Karl Kruszelnicki, a fellow at Sydney University, has ascertained that supernatural causes aren’t at play, and the disappearance of planes and boats over the years is likely down to bad weather and human error.
Located between Miami, Puerto Rico and Bermuda, over the years many planes and ships are reported to have vanished without trace near the North Atlantic region, which covers 700,000 kilometres of ocean. Kruszelnicki has theorized that due to the Bermuda Triangle being a busy patch of sea (he points to its proximity to the US), disappearances in the area aren’t that unusual.
Kruszelnicki told news.com.au back in 2017: “It is close to the Equator, near a wealthy part of the world – America – therefore you have a lot of traffic. “According to Lloyd’s of London and the US Coastguard the number that go missing in the Bermuda Triangle is the same as anywhere in the world on a percentage basis.”

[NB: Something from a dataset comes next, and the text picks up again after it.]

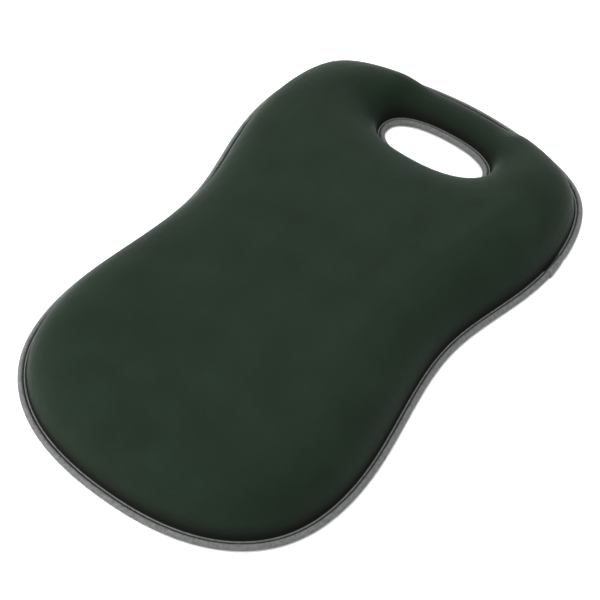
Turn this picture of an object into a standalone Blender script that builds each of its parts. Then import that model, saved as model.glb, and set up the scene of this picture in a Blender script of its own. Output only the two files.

Kruszelnicki also addressed Flight 19, perhaps the most famous of all disappearances in the triangle. Flight 19 was made up of five planes that took off from Fort Lauderdale, Florida, on 5 December 1945 with a total of 14 crew members on board. The US Navy TBM Avenger torpedo bombers were carrying out a two-hour, routine training mission but base soon lost contact with all five planes. The aircrafts vanished, along with all crew members and no wreckage was ever found.